Brookline Booksmith hosts several hundred book events per year, including a general events series, a transnational literature series, and a poetry series. These events provide a one-of-a-kind opportunity to meet their favorite authors not only to the community, but to workers at the bookstore as well.
“We are deeply committed to literature, and to writers, and to thinkers in our wider community and so we love to be able to launch their work, promote their work, celebrate their work, amplify their voices — all things that we can do through in these series,” said Lisa Gozashti, the co-owner and manager of the Booksmith. “It’s a really important joy and service to offer our community, too. One of the thrills of being a reader is getting to meet one of your favorite authors in person.”
At the event, Smith discussed her first historical novel, “The Fraud.” Published in September of 2023, “The Fraud” takes place in North London during the Tichborne trial.
“I live in the middle of this book,” Smith said when describing her relationship to the setting of the novel.
“This whole part of North London is my home,” Smith said.
A famous case of the Victorian era, the Tichborne case concerned the missing heir of the Tichborne baronetcy, Robert Tichborne. When an Australian butcher, Thomas Castro, presented himself as Robert Tichborne, a highly publicized trial ensued. A freed Jamaican slave, Andrew Bogle, played a key role in providing testimony for the trial, something which greatly interested Smith as a writer with Jamaican heritage.

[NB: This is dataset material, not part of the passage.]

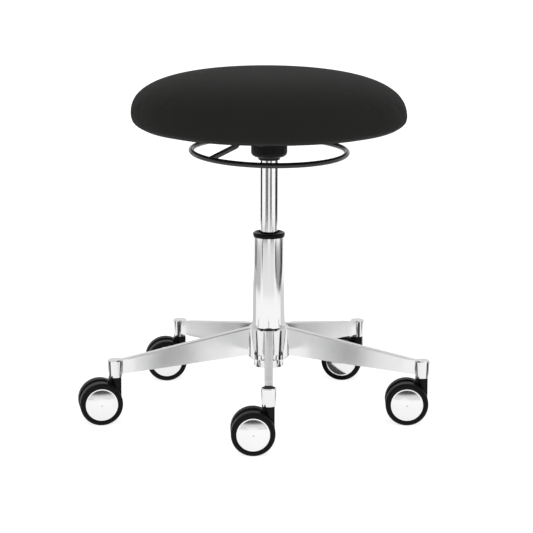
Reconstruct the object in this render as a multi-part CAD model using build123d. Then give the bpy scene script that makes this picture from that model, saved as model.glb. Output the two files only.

By incorporating Bogle as a main character, Smith placed the transatlantic slave trade and subsequent themes of resistance, solidarity, and liberation at the forefront of her novel.
“When you’re thinking about an enormous action like ending slavery, you have, to me, to think of a kaleidoscope of different actions,” said Smith. “There are radical actions, like the slaves themselves revolting year after year.”
Smith went on to describe the many facets of abolitionism and her desire to write a book “which acknowledged all of those things.”
Freedom, Smith emphasized, remains a central desire for many characters in “The Fraud,” regardless of their differing roles in the British empire.
“The book became about that dynamic, about the existential truth, which is freedom now, and the historical truth, which is that these things take time, and that they will happen in a certain order,” Smith said.
After the book talk, Smith held a book signing across the street from the Coolidge Corner Theater at the Booksmith.
One event attendee, Laura Nooney, mentioned her longtime following of Smith’s work.
“I read ‘White Teeth’ way back and I think [Smith] has an incredible way of describing human interactions,” Nooney said. “The thing that she said at the end about capturing those moments between individual people — that’s always what draws me to good writing — and I really appreciate that about her.”
Gozashti similarly spoke to Smith’s abilities as a powerful writer and speaker.
“Zadie is just absolutely brilliant, so she always lends a unique take to contemporary events and themes,” Gozashti said. “It’s a real, rare privilege to hear an author in conversation, because oftentimes they’re talking extemporaneously.”
To Gozashti, these talks reflect a new way for readers to connect to the authors they love.
“They say things that I will remember forever and that are not scripted and completely unique to that moment, so that’s a whole other way to enter into a writer's thinking,” Gozashti said.